Britain By Bike, Jane Eastoe (2010)
A ‘celeb’-endorsed, tv-advertised, nostalgia-infused guide whose main appeal is a gift purchase – and, a note about the tv series on which it is based at the end of this review
Batsford 9781906388713 Octo 217pp £16.99
What a curious beast is nostalgia. Give me a box cycling magazines from before I was born, a couple of old CTC handbooks and a BLRC race programme, and I can wallow for hours. The smell of the paper, the odd ads for long-forgotten British components, even the modest addresses of the club consuls give me the giddy feeling that I can almost reach out and touch the past.
Take the same material, extract the highlights and spin them up into a lavish new tome, and whatever magic I previously imagined to be there, is quite, quite gone. Indeed, for anyone who worries that they are more attracted to nostalgia than is healthy, the reproduction of such material is a dependable cure.
So, if you have watched British Transport’s Cyclists’ Special film more than twice, or you have been tempted by runs of Cycling, or the CTC Gazette, from decades past, then help might be at hand.
In the next few weeks, BBC 4 will start screening ‘Britain By Bike’ in which erstwhile jockey and now BBC sports presenter Clare Balding ’embarks on a pedal-powered odyssey around the UK, rediscovering the magical world of Fifties-style cycling’. She will ‘follow in the tracks of compulsive cyclist and author Harold Briercliffe, whose guidebooks, The Cycling Touring Guides, helped open up the British countryside to post-war cyclists.’
It would be churlish to complain about the Corporation taking an interest in cycling, and the series may yet win over sceptics. If the book, produced to accompany the programmes is anything to go by, however, this is unlikely.
It is a handsome volume, got up to look like and feel like a collection of ripping yarns from the 1950s. The binding is generous and the paper, a thick, chalky stock that comes close to products of the age it seeks to evoke. The first fifty pages are devoted to general cycling advice.
Thereafter the volume divides into sections on the regions and nations of Great Britain.
Illustration, much of it in colour, is lavish – there is scarcely a spread without a period photograph or illustration. Other pages are illuminated with nice maps, and an awful lot of photographs of Clare Balding – either awheel, or admiring views, bike at her side.
Each area is given a general introduction, from which we obtain such pearls as: it is ‘the swerving ups and downs that make (the Yorkshire Dales) such a charming landscape’. Predictably, however, the scope of this guide is slight – not to say facile. It would be better described as a pot porri than a guide. The 250 or so words devoted to Lancashire, for example, do no justice to one of England’s best cycling counties, nor would most who have actually cycled in Cambridge describe it, as this book does, as ‘a cyclist’s paradise’.

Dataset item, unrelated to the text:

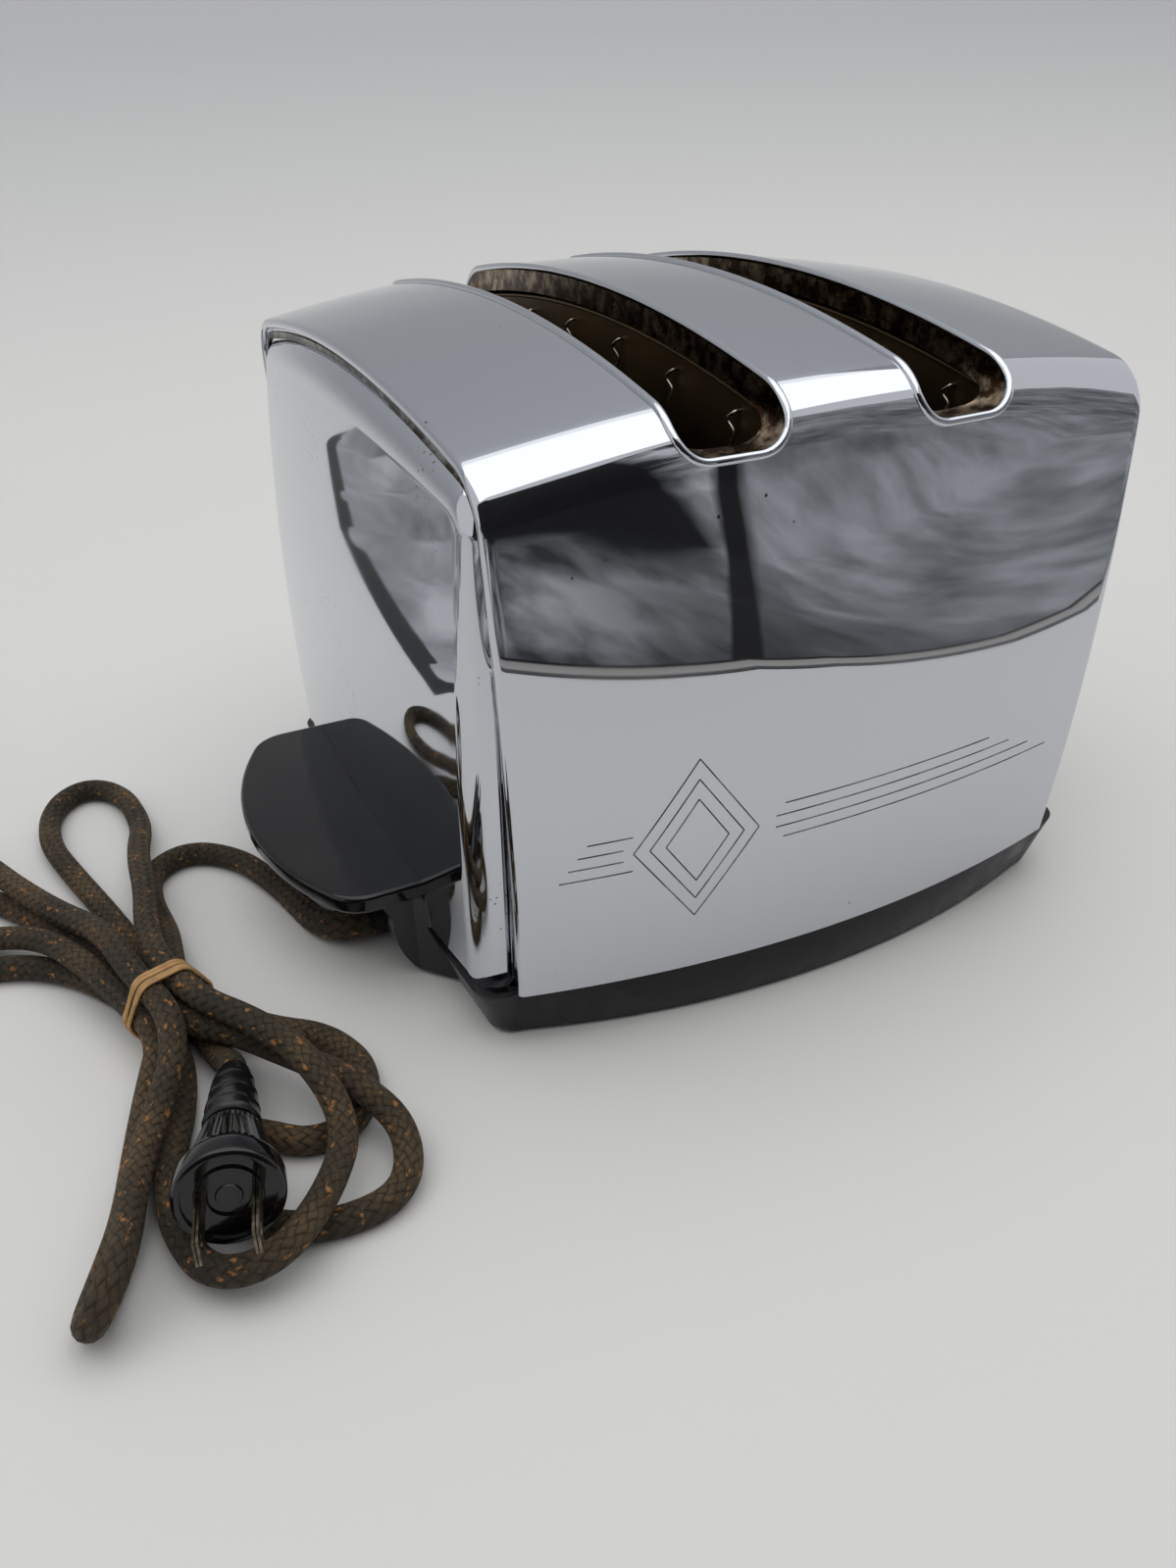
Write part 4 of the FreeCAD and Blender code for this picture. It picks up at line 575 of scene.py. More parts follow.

The area overviews are interspersed with short magazine-style articles – Blenheim Palace, the Clarion cycle clubs and AE Houseman’s landscapes, among them. A number of fairly undemanding cycle routes are also described. There are some perfectly good, shortish leisure rides included, although, to pick one, the only ride described in Suffolk, is a circumnavigation of Alton Water. It might be a fine nine mile ride with children, but a turn around a flooded gravel pit is far from the best of the county.
In general, it is a highly professional product, although it never shakes off the impression that much of the research leant heavily on Wikipedia.
Anything that ignites enthusiasm for cycle touring is to be applauded, and this might just be the prompt for some to take their bikes further afield. At heart, however, it is a confection that fails to transcend being a celebrity-fronted tv spin-off.
TD Apr 10
On the basis of the tv programe’s first outing, the broadcasts are significantly better than the book. The format is essentially that of the ‘Coast’ series – snippets of cycle travel, interspersed with three-or-four minute features on local sights and stories. I don’t particularly warm to Balding’s boarding-school-head-girl persona, and the scenes of her cycling have more than a whif of artifice about them. Taken as a whole, however, the package is sufficiently enjoyable to make me want to watch the rest of the series – and it certainly paints cycle touring as the inexpensive, enjoyable and worthwhile pursuit that I have always enjoyed.